While all this was happening, the Pew Center on the States published a national report that declared PERSI one of the soundest state retirement systems in the nation, and PERSI officials noted that since the period covered by the fiscal 2009 actuarial report, the fund had gained more than $1.3 billion thanks to improvements in the markets.

Longtime former Boise city police officer, GOP Ada County commissioner and Boise city councilman Vern Bisterfeldt summed up retirees’ reactions when he said, “I’m so mad I could just spit.” Bisterfeldt said the COLA would mean “30 bucks for me a month. What’s that going to do for the state? And it’s not their money to start with.”

It got a little weirder after that, when the House the very next day suspended its rules and rammed the measure through on a 48-19 vote. This time, it wasn’t straight party-line – two Republicans, Reps. Bob Schaefer, R-Nampa, and Tom Trail, R-Moscow, voted against the bill, joining Democrats; and one Democrat, Rep. Donna Boe, D-Pocatello, voted in favor of it, joining Republicans. Boe then unsuccessfully tried a parliamentary maneuver to force reconsideration of the bill: Since she’d voted on the prevailing side, she served notice of reconsideration. She was foiled only because it was after the session’s 35th day, meaning such motions can be taken up only the same day, and the House adjourned after her notice.

The reason for the big rush: Lawmakers couldn’t block the PERSI COLA unless the measure passed both houses by the 45th day of the session, which was this past Wednesday. As of the House vote that Friday, they had just three working days to spare.

The Senate then assigned the bill to the Senate Commerce and Human Resources Committee, the committee that normally handles state employee issues. That panel in the House had been bypassed in favor of the State Affairs Committee; the commerce committees generally are more sympathetic to state employees.

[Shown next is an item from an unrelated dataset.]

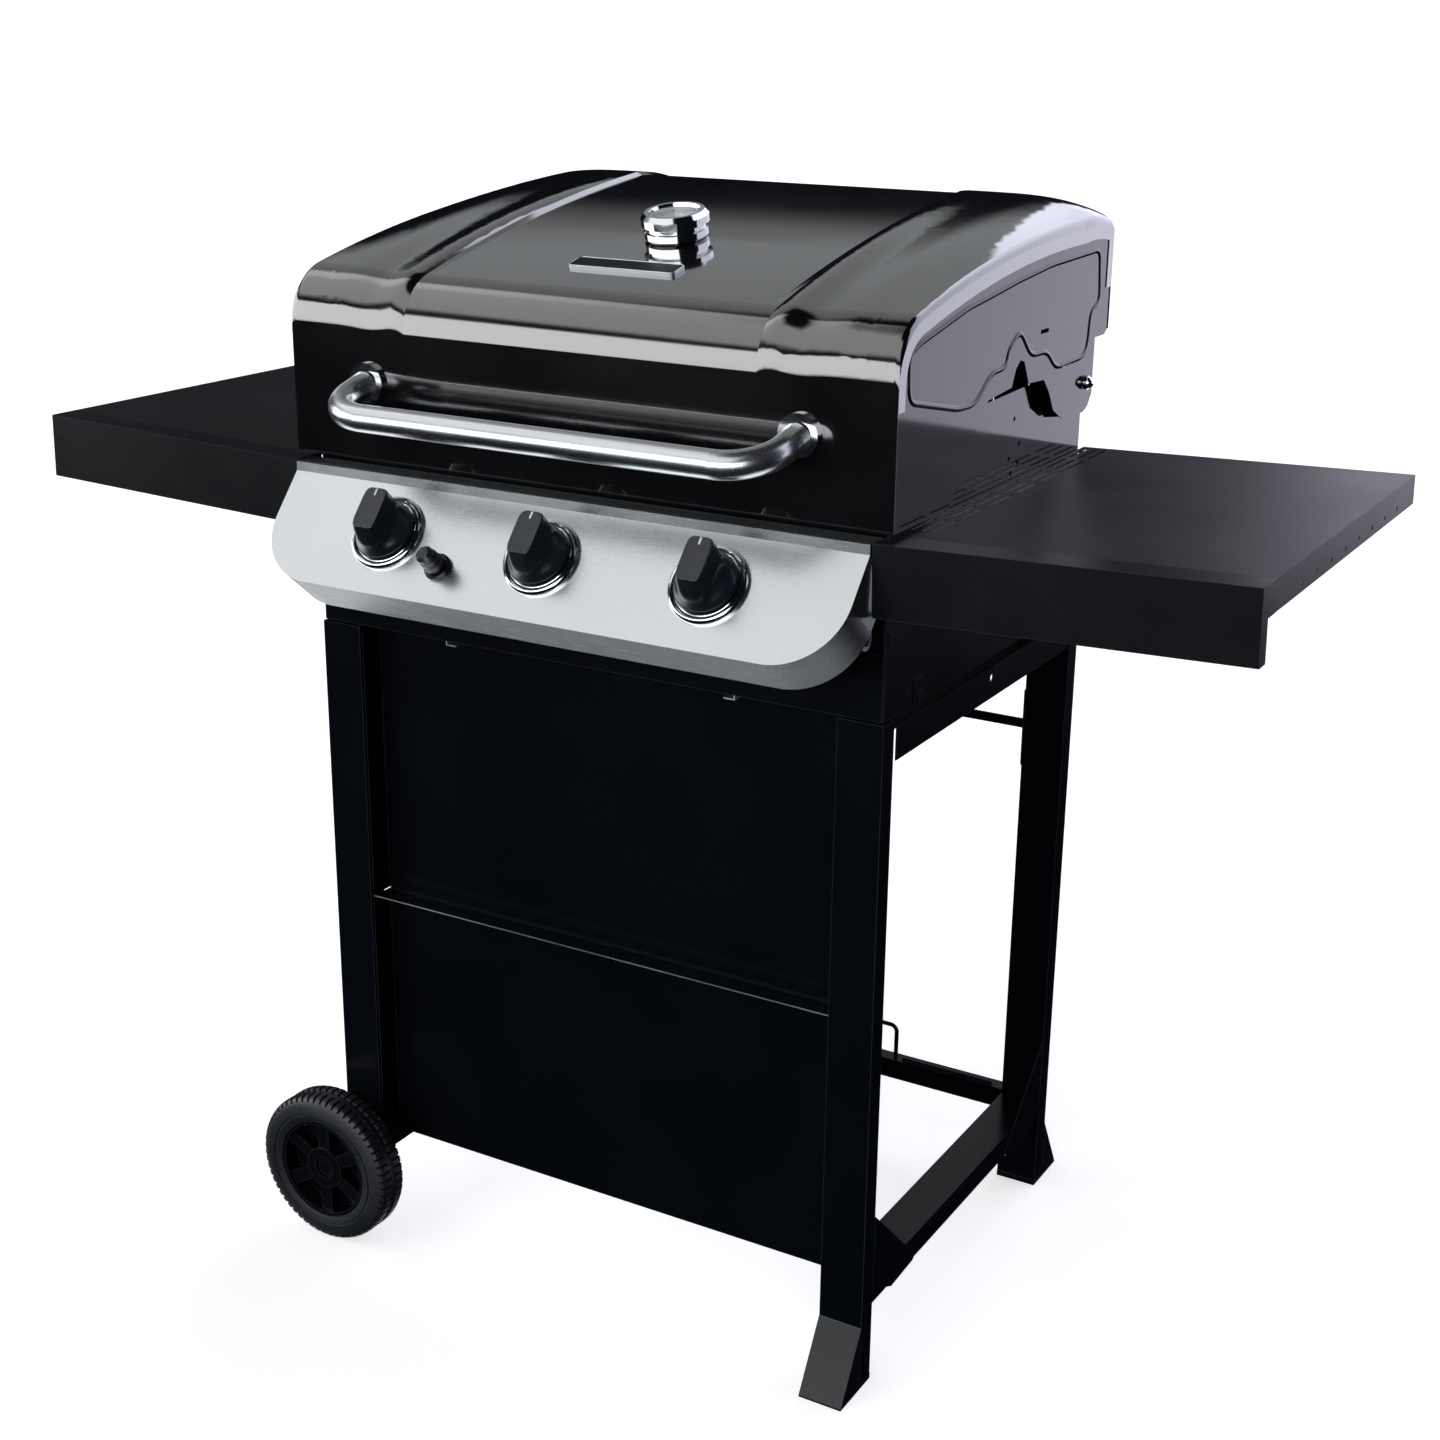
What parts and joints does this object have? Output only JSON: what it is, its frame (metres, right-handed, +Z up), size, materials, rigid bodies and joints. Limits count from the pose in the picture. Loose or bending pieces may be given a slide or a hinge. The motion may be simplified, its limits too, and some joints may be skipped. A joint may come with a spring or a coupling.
{
  "type": "gas barbecue grill",
  "caption": "Wheeled gas barbecue grill with hinged lid, side shelves, cooking grates and warming rack over a burner box, control knobs, igniter button, and an open cart on wheels and feet.",
  "frame": {"origin": "centre of the plan outline at floor level", "axes": "+X to the right as seen by a person facing the front, +Y from the control panel to the back, +Z up"},
  "size_m": [1.3, 0.6394, 1.112],
  "materials": {
    "black_steel": "satin",
    "lid_enamel": "gloss",
    "lid_side_paint": "satin",
    "stainless": "brushed",
    "bright_chrome": "polished",
    "zinc_steel": "satin",
    "cast_grate": "matte",
    "black_plastic": "matte",
    "knob_plastic": "satin",
    "tyre_black": "matte",
    "brass": "satin"
  },
  "bodies": {
    "cart": {"axle": "zinc_steel", "axle_caps": "black_plastic", "body_apron": "black_steel", "body_back": "black_steel", "body_screws": "black_steel", "body_sides": "black_steel", "brace_brackets": "black_steel", "burners": "stainless", "control_panel": "stainless", "corner_gussets": "black_steel", "feet": "black_plastic", "firebox_back": "black_steel", "firebox_floor": "black_steel", "firebox_front": "black_steel", "firebox_sides": "lid_side_paint", "front_panel_lower": "black_steel", "front_panel_upper": "black_steel", "front_top_rail": "black_steel", "gas_manifold": "zinc_steel", "hinge_pins": "bright_chrome", "igniter_body": "black_plastic", "knob_bezels": "bright_chrome", "legs_left": "black_steel", "legs_right": "black_steel", "rear_brace_upper": "black_steel", "rear_rail_lower": "black_steel", "shelf_fascias": "black_plastic", "shelf_supports": "black_steel", "side_rails_lower": "black_steel", "side_rails_upper": "black_steel", "side_shelves": "black_steel", "support_ledges": "black_steel", "tank_wire": "black_steel", "tray_rails": "zinc_steel", "wheel_spacers": "black_plastic"},
    "lid": {"lid_hood": "lid_enamel", "lid_sides": "lid_side_paint", "lid_handle": "stainless", "handle_collars": "bright_chrome", "handle_screws": "zinc_steel", "thermometer_case": "bright_chrome"},
    "front_wheel": {"wheel_front": "black_plastic", "tyre_front": "tyre_black"},
    "rear_wheel": {"wheel_rear": "black_plastic", "tyre_rear": "tyre_black"},
    "stem_left": {"valve_stem_1": "brass"},
    "stem_middle": {"valve_stem_2": "brass"},
    "stem_right": {"valve_stem_3": "brass"},
    "knob_left": {"knob_1": "knob_plastic"},
    "knob_middle": {"knob_2": "knob_plastic"},
    "knob_right": {"knob_3": "knob_plastic"},
    "igniter": {"igniter_button": "knob_plastic"},
    "tray": {"grease_tray": "zinc_steel", "cup_hanger": "zinc_steel"},
    "cup": {"grease_cup": "zinc_steel"},
    "grate_left": {"cooking_grate_left": "cast_grate"},
    "grate_right": {"cooking_grate_right": "cast_grate"},
    "rack": {"warming_rack": "bright_chrome"},
    "tents": {"heat_tents": "stainless"}
  },
  "joints": [
    {"name": "lid_hinge", "type": "hinge", "parent": "cart", "child": "lid", "pos_m": [0, 0.20918, 0.931], "axis": [-1, 0, 0], "range_deg": [0, 85]},
    {"name": "front_wheel_spin", "type": "hinge", "parent": "cart", "child": "front_wheel", "pos_m": [-0.3075, -0.24782, 0.084], "axis": [0, 1, 0], "continuous": true},
    {"name": "rear_wheel_spin", "type": "hinge", "parent": "cart", "child": "rear_wheel", "pos_m": [-0.3075, 0.29918, 0.084], "axis": [0, 1, 0], "continuous": true},
    {"name": "knob_left_turn", "type": "hinge", "parent": "cart", "child": "stem_left", "pos_m": [-0.1755, -0.2736, 0.80893], "axis": [0, -0.766, 0.6428], "range_deg": [0, 180]},
    {"name": "knob_left_push", "type": "slide", "parent": "stem_left", "child": "knob_left", "axis": [0, 0.766, -0.6428], "range_m": [0, 0.003], "stiffness_N_per_m": 900, "springref_m": -0.004},
    {"name": "knob_middle_turn", "type": "hinge", "parent": "cart", "child": "stem_middle", "pos_m": [0, -0.2736, 0.80893], "axis": [0, -0.766, 0.6428], "range_deg": [0, 180]},
    {"name": "knob_middle_push", "type": "slide", "parent": "stem_middle", "child": "knob_middle", "axis": [0, 0.766, -0.6428], "range_m": [0, 0.003], "stiffness_N_per_m": 900, "springref_m": -0.004},
    {"name": "knob_right_turn", "type": "hinge", "parent": "cart", "child": "stem_right", "pos_m": [0.1755, -0.2736, 0.80893], "axis": [0, -0.766, 0.6428], "range_deg": [0, 180]},
    {"name": "knob_right_push", "type": "slide", "parent": "stem_right", "child": "knob_right", "axis": [0, 0.766, -0.6428], "range_m": [0, 0.003], "stiffness_N_per_m": 900, "springref_m": -0.004},
    {"name": "igniter_push", "type": "slide", "parent": "cart", "child": "igniter", "axis": [0, 0.766, -0.6428], "range_m": [0, 0.004], "stiffness_N_per_m": 500, "springref_m": -0.004},
    {"name": "grease_tray_slide", "type": "slide", "parent": "cart", "child": "tray", "axis": [0, 1, 0], "range_m": [0, 0.34]},
    {"name": "grease_cup_lift", "type": "slide", "parent": "tray", "child": "cup", "axis": [0, 0, 1], "range_m": [0, 0.012]},
    {"name": "grate_left_lift", "type": "slide", "parent": "cart", "child": "grate_left", "axis": [0, 0, 1], "range_m": [0, 0.04]},
    {"name": "grate_right_lift", "type": "slide", "parent": "cart", "child": "grate_right", "axis": [0, 0, 1], "range_m": [0, 0.04]},
    {"name": "warming_rack_lift", "type": "slide", "parent": "cart", "child": "rack", "axis": [0, 0, 1], "range_m": [0, 0.05]},
    {"name": "heat_tents_lift", "type": "slide", "parent": "cart", "child": "tents", "axis": [0, 0, 1], "range_m": [0, 0.005]}
  ]
}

Senate Committee Chairman John Andreason, R-Boise, scheduled a hearing for this past Tuesday, and booked the state Capitol’s largest auditorium, which seats more than 200. On Monday, retirees gathered for a press conference on the Statehouse steps to decry the bill as mean-spirited and disrespectful, and to accuse lawmakers of tampering with the pensions for which they’d worked all their lives.

Then, on Tuesday morning, hours before the scheduled hearing, Andreason and Senate GOP leaders announced that the hearing was canceled and the bill was dead. Andreason, a former longtime state employee himself, said he’d received “a very large number of e-mails and telephone calls,” and all were against HCR 42.

So what did all that accomplish? There are angry retirees now watching the Legislature like hawks. There are House Republicans still mad over the Senate move, and still decrying the prospects for the PERSI fund. Minority Democrats in the House are crying foul. And Senate-House relations suffered a big blow, just as delicate negotiations over big budget cuts – including unprecedented cuts to schools – are reaching their climax.

Long-lost doorknob returns

Sen. Joe Stegner, R-Lewiston, found a box on his desk, and in it was one of the original missing antique heavy brass doorknobs from the state Capitol, with the state seal and the saying “Esto Perpetua” deeply engraved into its surface, along with a note. Stegner has been leading lots of tours of the renovated state Capitol, and he often mentions that many of the original doorknobs have disappeared for souvenirs – possibly for former legislators – over the past 90 years. The note said a tour participant knew someone who had one, and talked that person into returning it to the state. “I intend to get it on a door,” Stegner said.